What IS important is that none of the drains we marked matched the photos I received, which was the cherry (bomb) on the top of this little project.  As a show of force, I sent him a GPS map of drains, the hand drawn map of the drains, a numbered inventory of the drains (with sizes, thank you very much…), a link to a photo catalog of all the drains, and told him that anytime he saw a drain that needed cleaning, take a photo and tell me what number “so we can get right on it”.  Guess what happened after that?  My boss responded back, “Cool. Thanks.  Will do.”  And he never mentioned drains again to me.  Damn right!


So, OK, you’re thinking this is Mistake Monday, so… where’s the mistake?  You got the better of your boss, so what?   THAT’S the MISTAKE.  I should have resolved the matter without spite, but instead, I let it get to me, and I let it cut deep.  It started a little fire inside me that was not there before, which, eventually turned into a fire that made me leave that job.  I would have left the job anyway, but it didn’t help matters.  I really should have found a better way to handle it.

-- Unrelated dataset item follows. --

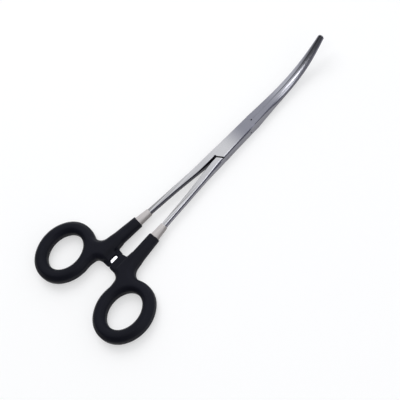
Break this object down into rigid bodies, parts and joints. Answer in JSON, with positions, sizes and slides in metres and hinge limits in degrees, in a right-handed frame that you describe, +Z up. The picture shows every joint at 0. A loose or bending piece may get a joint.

That hot fire portion gets me in trouble sometimes, but I’ve learned how to make it useful.  The important distinction is that I don’t let it go, I just handle it differently.  I actually think that letting it out is required if people want to be happy in their work dynamic.  Society often looks at submission as the high road, especially in the boss/employee dynamic.  I just don’t think it’s sustainable.  Communication and respect should be the focus.  I advise you communicate that to your boss, or heck, your client.  I sure try and I’ve seen it work.  I DO NOT advise, however, to communicate indirectly to your boss to “take your ego and stick it up his drainpipe”.  Definitely a bit much.